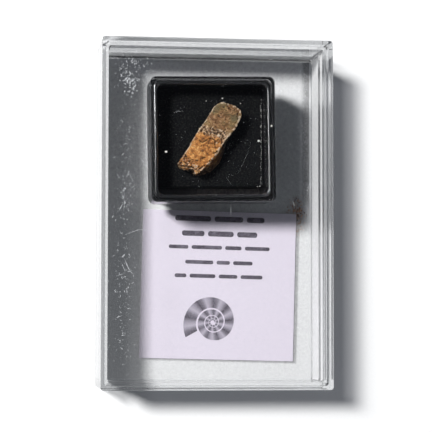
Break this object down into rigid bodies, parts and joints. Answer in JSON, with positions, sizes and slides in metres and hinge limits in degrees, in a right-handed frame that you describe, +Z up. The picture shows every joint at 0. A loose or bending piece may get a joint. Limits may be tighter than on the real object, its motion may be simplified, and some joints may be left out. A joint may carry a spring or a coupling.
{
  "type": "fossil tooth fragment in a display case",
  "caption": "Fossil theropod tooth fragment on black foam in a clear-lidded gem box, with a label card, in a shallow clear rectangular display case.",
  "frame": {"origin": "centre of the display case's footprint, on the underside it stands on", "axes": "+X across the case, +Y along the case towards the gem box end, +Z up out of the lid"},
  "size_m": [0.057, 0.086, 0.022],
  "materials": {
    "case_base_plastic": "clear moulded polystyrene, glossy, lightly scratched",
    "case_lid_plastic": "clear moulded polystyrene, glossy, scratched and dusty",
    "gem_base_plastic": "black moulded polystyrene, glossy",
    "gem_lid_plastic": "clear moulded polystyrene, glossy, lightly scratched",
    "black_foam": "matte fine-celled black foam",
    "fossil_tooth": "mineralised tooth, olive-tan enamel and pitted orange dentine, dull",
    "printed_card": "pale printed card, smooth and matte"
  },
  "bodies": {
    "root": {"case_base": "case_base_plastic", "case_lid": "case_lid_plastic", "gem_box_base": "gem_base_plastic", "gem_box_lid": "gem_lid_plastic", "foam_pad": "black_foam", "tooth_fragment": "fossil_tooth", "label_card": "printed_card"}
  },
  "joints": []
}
________________________
Go through the listing and copy all of it exactly.

— Task solution —
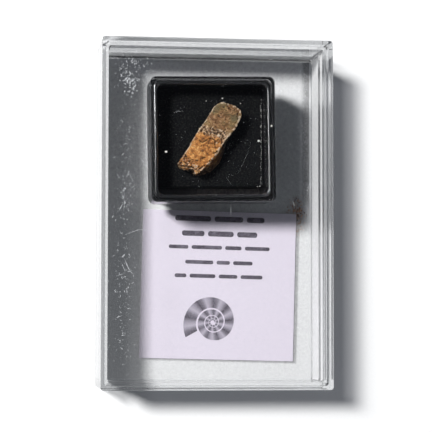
Break this object down into rigid bodies, parts and joints. Answer in JSON, with positions, sizes and slides in metres and hinge limits in degrees, in a right-handed frame that you describe, +Z up. The picture shows every joint at 0. A loose or bending piece may get a joint. Limits may be tighter than on the real object, its motion may be simplified, and some joints may be left out. A joint may carry a spring or a coupling.
{
  "type": "fossil tooth fragment in a display case",
  "caption": "Fossil theropod tooth fragment on black foam in a clear-lidded gem box, with a label card, in a shallow clear rectangular display case.",
  "frame": {"origin": "centre of the display case's footprint, on the underside it stands on", "axes": "+X across the case, +Y along the case towards the gem box end, +Z up out of the lid"},
  "size_m": [0.057, 0.086, 0.022],
  "materials": {
    "case_base_plastic": "clear moulded polystyrene, glossy, lightly scratched",
    "case_lid_plastic": "clear moulded polystyrene, glossy, scratched and dusty",
    "gem_base_plastic": "black moulded polystyrene, glossy",
    "gem_lid_plastic": "clear moulded polystyrene, glossy, lightly scratched",
    "black_foam": "matte fine-celled black foam",
    "fossil_tooth": "mineralised tooth, olive-tan enamel and pitted orange dentine, dull",
    "printed_card": "pale printed card, smooth and matte"
  },
  "bodies": {
    "root": {"case_base": "case_base_plastic", "case_lid": "case_lid_plastic", "gem_box_base": "gem_base_plastic", "gem_box_lid": "gem_lid_plastic", "foam_pad": "black_foam", "tooth_fragment": "fossil_tooth", "label_card": "printed_card"}
  },
  "joints": []
}